(2024-04-22) Sloan You Could Extinguish A Star

Robin Sloan: You could extinguish a star. As a reader, I’m skeptical of attempts to pin sensory experience to the page. The “better” the descriptive language, it seems to me, the more it actually obscures the experience

There’s a balance, of course, between (1) the literary backflip and (2) the cliché so dull it makes you doubt the writer experienced anything at all.

This is all to say: the experience of a total solar eclipse is unsayable, impossible to capture.

The total eclipse (I have learned) is not “an image in the sky” but “a process in the world”.

For a long time, I’ve cultivated a personal theory of naming. It goes like this: When you name something, you label the thing; frame it. This is an important job, before anyone has actually encountered that thing! But, very quickly, the flow of meaning reverses. (naming things)

So, when naming something, while it’s important to choose an appealing label, it’s probably more important to choose a vessel of sufficient capacity.

This is why the names Star Wars and Star Trek, both of which are objectively stupid, have been so successful: their very blandness leaves them capacious.

In retrospect, I believe the title I chose for my second novel, Sourdough, did get in the way.

I had all of this in mind when I was naming this new project. I’d collected several candidates, and I liked them all, but only as the titles of standalone novels.

That limitation sent me hunting, and my hunt delivered me to Moonbound, which I think is terrific.

I feel totally insulated: because if it’s actually stupid, that’s fine. In fact, stupid might be better, because that means it’s an empty vessel, waiting to be filled with everything that bursts out of this book, and the books to come.

I’ve read superhero comics for most of my life, but never with the intensity of my early teens. This was during the great comic book speculation bubble of the 1990s;

There’s a story from the comics of that era that never left me.

To begin: two of the X-Men get married!

Soon, they have a son.

The child is captured by one of the X-Men’s greatest foes, who infects him with a techno-organic virus that begins to transform his living cells. Soon, it will turn him into a sort of techno-zombie; think of the Borg, from Star Trek.

A friendly emissary from the distant future indicates that, in her time, the child can be saved. She can take him, but it will be a one-way trip. His parents will never see him again.

In the future, the child is trained to apply his mutant powers to his own body, using telekinesis to hold the techno-organic virus in check.

every iota of those powers, every scrap of that gift, will be consumed by the task before him. The ally explains that living with the virus “will mean sacrificing your other abilities”—the ones we just heard about — “[and] literally fighting on a cellular level every day of your life, making sure you live to see the next dawn.”

The boy grows up, and although his mutant powers are fully occupied, his normal body and brain are free to develop. He becomes a soldier, crafty and formidable — a sort of futuristic Odysseus.

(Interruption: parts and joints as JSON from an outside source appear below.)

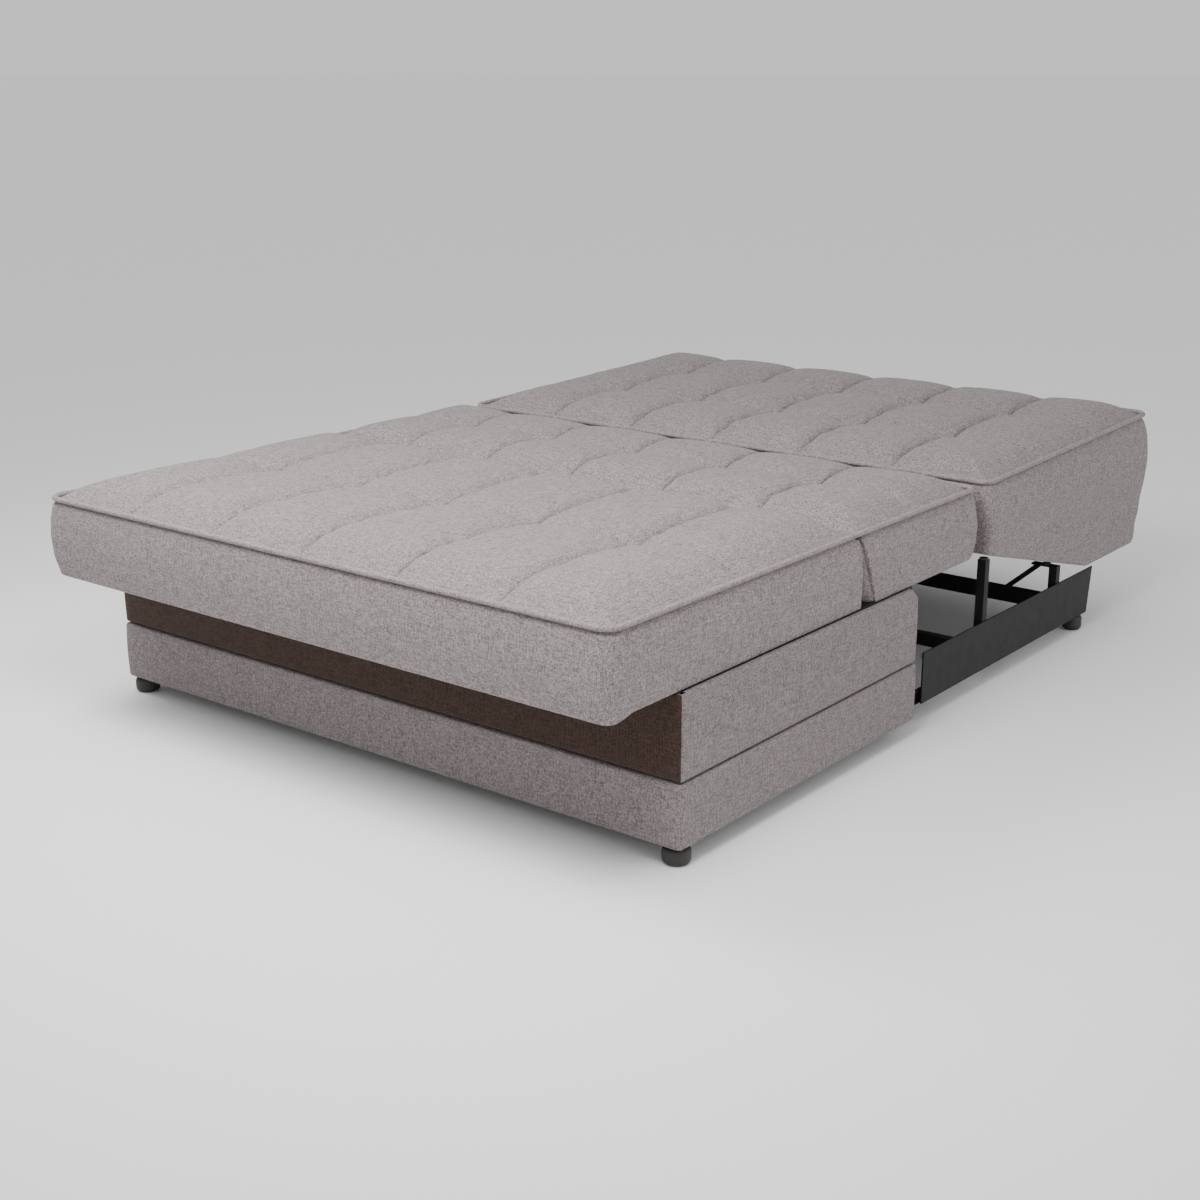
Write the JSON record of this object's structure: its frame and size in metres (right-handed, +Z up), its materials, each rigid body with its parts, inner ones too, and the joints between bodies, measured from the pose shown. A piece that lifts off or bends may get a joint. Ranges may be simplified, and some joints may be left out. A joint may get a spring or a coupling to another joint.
{
  "type": "futon sofa bed",
  "caption": "Low fabric sofa bed shown flat: tufted cushion panels that fold into a seat and backrest over a box base, with a black steel support frame that slides under it.",
  "frame": {"origin": "centre of the flat bed's bounding box at floor level", "axes": "+X to the right seen from the front, +Y from the seat's front to the rear end of the bed, +Z up"},
  "size_m": [1.37, 2.0322, 0.464],
  "materials": {
    "fabric": "woven warm grey melange cloth",
    "base_fabric": "the same cloth stretched over board",
    "shadow_fabric": "dark brown woven cloth",
    "piping": "self-fabric piping",
    "wood": "lacquered birch",
    "zinc": "zinc-plated",
    "grey_steel": "grey powder coat",
    "black_steel": "satin black powder coat",
    "foot_plastic": "moulded black plastic",
    "rubber": "matt",
    "lining": "black non-woven lining on board"
  },
  "bodies": {
    "base": {"lower_front_panel": "base_fabric", "lower_side_left": "base_fabric", "lower_side_right": "base_fabric", "upper_front_panel": "shadow_fabric", "upper_side_left": "base_fabric", "upper_side_right": "base_fabric", "corner_blocks": "wood", "joining_plates": "zinc", "band_screws": "zinc", "base_top_frame": "black_steel", "rear_strap": "black_steel", "front_foot_left": "foot_plastic", "front_foot_right": "foot_plastic", "rear_foot_left": "foot_plastic", "rear_foot_right": "foot_plastic", "runner_outer_left": "black_steel", "runner_outer_right": "black_steel", "seat_frame": "grey_steel", "seat_slats": "wood", "seat_cushion": "fabric", "seat_piping": "piping", "seat_hinge_plate_left": "zinc", "seat_hinge_plate_right": "zinc", "fold_pins": "zinc"},
    "middle_panel": {"middle_frame": "grey_steel", "middle_slats": "wood", "middle_cushion": "fabric", "middle_piping": "piping", "fold_hinge_plate_left": "zinc", "fold_hinge_plate_right": "zinc", "rear_hinge_arm_left": "black_steel", "rear_hinge_arm_right": "black_steel", "rear_hinge_pins": "zinc"},
    "rear_panel": {"wedge_frame": "grey_steel", "wedge_slats": "wood", "wedge_board_left": "wood", "wedge_board_right": "wood", "wedge_end_board": "wood", "wedge_bottom_board": "lining", "wedge_cushion": "fabric", "wedge_piping": "piping", "rear_hinge_leaves": "black_steel"},
    "pullout_frame": {"side_rail_left": "black_steel", "side_rail_right": "black_steel", "runner_inner_left": "black_steel", "runner_inner_right": "black_steel", "front_cross_bar": "black_steel", "rear_cross_bar": "black_steel", "front_posts": "black_steel", "rear_posts": "black_steel", "rear_post_plates": "black_steel", "corner_braces": "black_steel", "support_pads": "rubber", "pullout_foot_left": "foot_plastic", "pullout_foot_right": "foot_plastic", "rail_bolts": "zinc"},
    "runner_left": {"runner_middle_left": "black_steel"},
    "runner_right": {"runner_middle_right": "black_steel"}
  },
  "joints": [
    {"name": "back_fold", "type": "hinge", "parent": "base", "child": "middle_panel", "pos_m": [0, -0.305, 0.42], "axis": [1, 0, 0], "range_deg": [0, 75]},
    {"name": "rear_fold", "type": "hinge", "parent": "middle_panel", "child": "rear_panel", "pos_m": [0, 0.207, 0.262], "axis": [1, 0, 0], "range_deg": [-157, 0]},
    {"name": "frame_slide", "type": "slide", "parent": "base", "child": "pullout_frame", "axis": [0, -1, 0], "range_m": [0, 0.798]},
    {"name": "runner_slide_left", "type": "slide", "parent": "base", "child": "runner_left", "axis": [0, -1, 0], "range_m": [0, 0.399]},
    {"name": "runner_slide_right", "type": "slide", "parent": "base", "child": "runner_right", "axis": [0, -1, 0], "range_m": [0, 0.399]}
  ],
  "couplings": [
    {"joint": "rear_fold", "follows": "back_fold", "ratio": -2.0933},
    {"joint": "frame_slide", "follows": "back_fold", "m_per_rad": 0.60962},
    {"joint": "runner_slide_left", "follows": "back_fold", "m_per_rad": 0.30481},
    {"joint": "runner_slide_right", "follows": "back_fold", "m_per_rad": 0.30481}
  ]
}
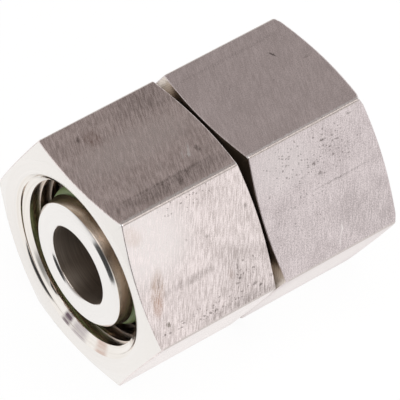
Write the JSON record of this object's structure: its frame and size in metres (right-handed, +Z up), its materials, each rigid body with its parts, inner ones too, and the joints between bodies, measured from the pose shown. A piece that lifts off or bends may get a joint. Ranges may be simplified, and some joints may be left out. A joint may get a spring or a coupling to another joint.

His codename is Cable.

There’s lots more to it — decades of narrative embroidery; a surfeit of clones — but this is the core: “You could extinguish a star,” but you never will, because that power is occupied by the task of living.

Isn’t poverty the techno-organic virus

Isn’t your crappy diet the techno-organic virus

Isn’t the post-1970s politics of the U.S. the techno-organic virus

even beneath such a burden: life continues. Buoyed by fantastic powers within.

I really do believe the United States is a mutant marvel

Only a country of incredible capacity could have made it so far, so successfully, through bullshit so dense.

There’s another story here, significantly less resonant but still noteworthy, about how this particular comic book character started out pretty stupid, then became more and more interesting, thanks to layers of creativity and humanity added by different writers and artists over time.

Here is a short piece I wrote for the Atlantic about my favorite subject. I didn’t go deep on this in the Atlantic piece, because I am not a pro wrestling expert, or even that much of a fan, BUT, AND, I do love the “heel turn”: the way a wrestler (like The Rock) will become a villain, with grace and glee, for the sake of the larger story. (see old (2018-09-12) Sloan Proposal Book Movie President TheRock)

Here is the 21st-century ice cream truck! I love the lightness of this approach — it runs on text messages, without any cumbersome app

I believe the Financial Times is the world’s best newspaper. The name is a bit of a fake out, these days; the paper ranges widely beyond finance, with an outlook that is expansive and liberal, in every sense. The FT was the first newspaper to add CLIMATE as a top-level section: a stake in the ground.

A recent edition of The Animation Obsessive discusses the dynamics of Don Bluth’s departure, along with many other animators, from Disney.

Bluth started a side project. An independent cartoon made with independent equipment. In his garage.... took over his whole Culver City home. Guedel recalled that Bluth “literally lived with only his own single bed and a dresser in his small bedroom”—every other space “was filled with animation equipment.”